In La Place stands another Olive Tree.  This is not as old as the three en route but old enough to be a memorial of past violence, of a history of religious wars, of survival.  It is time to return to the present, though, and to realize that an ancient motto of those far off days still applies “Paix i Treve”.

Sarcophage, La Patrimoine, Espira de l'Agly

Once again, the folk of Espira are gathering.  It is a special day. It is 11th November. We meet at the entrance to the village, just in front of the fountain. Three boys are to carry the wreath. Before them, leading us to the Cemetery, is our mayor. Behind him are the veterans. One is a man of Welsh origins. He is in his late eighties and medals are proudly displayed on his chest. He stands beside similarly adorned French veterans. Behind them, a huddle of villagers of all ages, amongst them babies in pushchairs, a sprinkling of teenagers.

Slowly, respectfully, we begin our walk to the cemetery; we pass through its gates; pass the sepulchral homes of the dead. Slowly, we file down an avenue of trees. Ahead of us and at the centre of the graves and mausoleums, stands the War Memorial. There are not so many of us that we cannot comfortably stand round.

 

The boys pass the wreath to two of the Veterans who carefully and rather creakily lay it against the Memorial. A silence, our heads are bowed, a prayer from the Mayor. In turn the boys read out the list of the fallen sons of the Great War, perhaps a dozen names from those awful days.  This would have been a village of around a hundred people.

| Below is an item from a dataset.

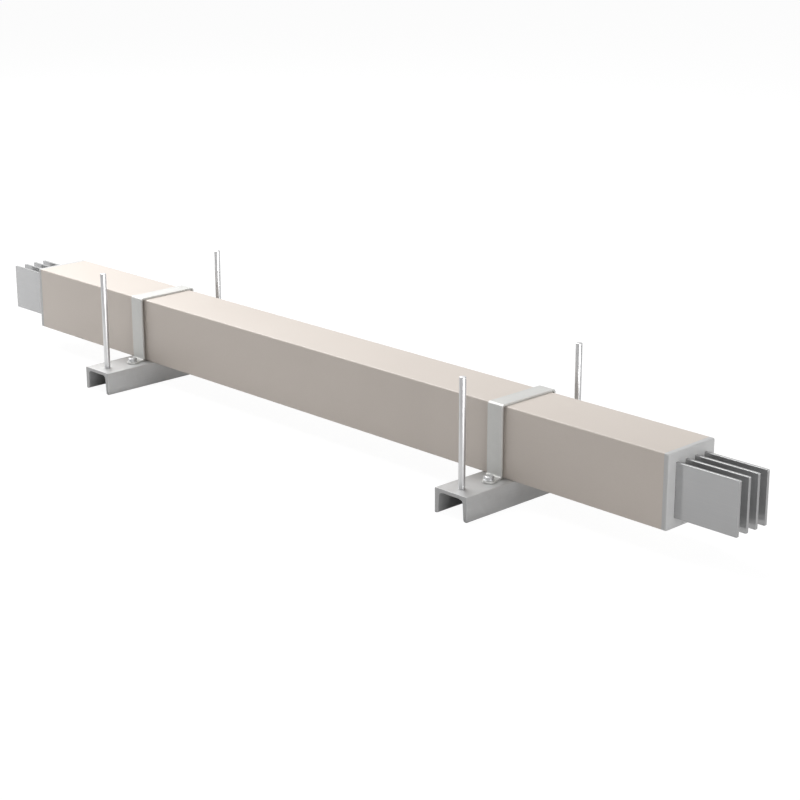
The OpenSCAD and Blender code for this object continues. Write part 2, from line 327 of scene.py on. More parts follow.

The boys stand back. A recording of ‘La Marseillaise’ floods the quiet place, a freedom cry rallying the spirits, ours and the ghosts of the past.  The sound dies down and the Mayor speaks of other wars: the Second World War, the Afghanistan war. He talks of the need to remember, the hope, frail as it is, for our future.  A last prayer, an invitation, and we turn to leave. Aperitifs will be served in the Salle de Fete. It is a final gesture, a ‘Wake’ for all the brave men.

We leave, passing the crypts with their flowers, chrysanthemums for the most part. However, what we see is not all there is. Our eyes see the crypts of today but beneath our feet, deep down, are other crypts.  Indeed, many of them, criss-crossed, slate tombs holding the ancients of a different time, villagers and warriors, men and women – the Visigoths.